Question

Prove the statement using the\(\varepsilon \), \(\delta \)definition of a limit.

\(\mathop {\lim }\limits_{x \to 1} \frac{{2 + 4x}}{3} = 2\)

Short answer

It is proved that\(\mathop {\lim }\limits_{x \to 1} \frac{{2 + 4x}}{3} = 2\).

Step-by-step solution

Describe the given information

It is required to prove\(\mathop {\lim }\limits_{x \to 1} \frac{{2 + 4x}}{3} = 2\)by using\(\varepsilon \),\(\delta \)definition.

Prove that \(\mathop {\lim }\limits_{x \to 1} \frac{{2 + 4x}}{3} = 2\)

Consider the limit\(\mathop {\lim }\limits_{x \to 1} \frac{{2 + 4x}}{3} = 2\).

Use \(\varepsilon - \delta \) definition to prove the statement\(\mathop {\lim }\limits_{x \to 1} \frac{{2 + 4x}}{3} = 2\).

If \(0 < \left| {x - 1} \right| < \delta \)then\(0 < \left| {\left( {\frac{{2 + 4x}}{3}} \right) - 2} \right| < \varepsilon \).

Simplify in the absolute value inequality as follows.

If \(0 < \left| {x - 1} \right| < \delta \)then\(0 < \left| {2 + 4x - 6} \right| < \varepsilon \).

If \(0 < \left| {x - 1} \right| < \delta \)then\(0 < \left| {4x - 4} \right| < \varepsilon \).

If \(0 < \left| {x - 1} \right| < \delta \)then\(0 < \left| {4\left( {x - 1} \right)} \right| < \varepsilon \).

Use the property \(\left| {ab} \right| = \left| a \right|\left| b \right|\) to take out\(3\).

If \(0 < \left| {x - 1} \right| < \delta \)then\(0 < 4\left| {\left( {x - 1} \right)} \right| < \varepsilon \).

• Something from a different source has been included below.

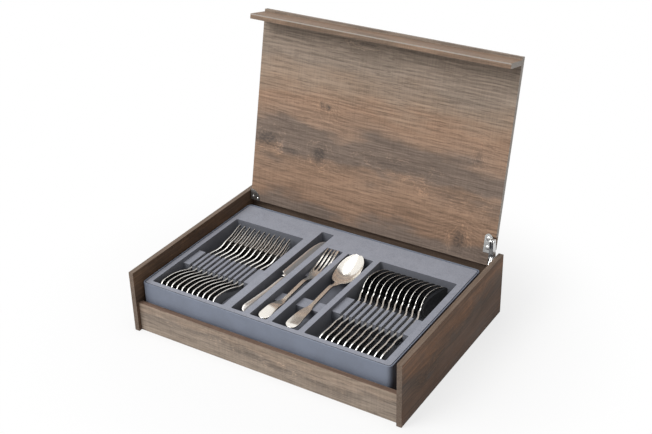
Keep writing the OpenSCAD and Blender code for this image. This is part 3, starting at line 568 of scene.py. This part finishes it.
def eased(node, radius, material, body, steps):
    """Stands for a CAD node with the same shape, its sharp edges rounded over."""
    form = bmesh.new()
    form.from_mesh(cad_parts[node].data)
    bmesh.ops.remove_doubles(form, verts=form.verts, dist=WELD_REACH)
    bmesh.ops.dissolve_limit(form, angle_limit=FLAT_ANGLE, verts=form.verts, edges=form.edges)
    edges = [edge for edge in form.edges
             if len(edge.link_faces) == 2 and edge.calc_face_angle(0.0) > CORNER_ANGLE]
    bmesh.ops.bevel(form, geom=edges, offset=radius, offset_type="OFFSET", segments=steps,
                    profile=0.5, affect="EDGES", clamp_overlap=True)
    mesh = bpy.data.meshes.new(node)
    form.to_mesh(mesh)
    form.free()
    return as_piece("%s.eased" % node, mesh, material, body, [node], sharp=42)


def dress(node, material):
    """Gives a CAD node that stays its finish."""
    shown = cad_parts[node]
    if not shown.material_slots:
        shown.data.materials.append(finish(material))
    for held in shown.material_slots:
        held.material = finish(material)


# ---- cutlery shapes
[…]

Divide the inequality by \(4\)

If \(0 < \left| {x - 1} \right| < \delta \)then\(0 < \left| {x - 1} \right| < \frac{\varepsilon }{4}\).

Choose\(\delta = \frac{\varepsilon }{4}\), and then multiply each side of the inequality by\(3\).

\(\begin{array}{c}0 < 4\left| {x - 1} \right| < \varepsilon \\0 < \left| {4\left( {x - 1} \right)} \right| < \varepsilon \\0 < \left| {4x - 4} \right| < \varepsilon \\0 < \left| {4x + 2 - 6} \right| < \varepsilon \end{array}\)

Simplify further.

\(\begin{array}{c}0 < \left| {\frac{{4x + 2}}{3} - 2} \right| < \varepsilon \\0 < \left| {\left( {\frac{{4x + 2}}{3}} \right) - 2} \right| < \varepsilon \end{array}\)

Therefore, it is proved that\(\mathop {\lim }\limits_{x \to 1} \frac{{2 + 4x}}{3} = 2\).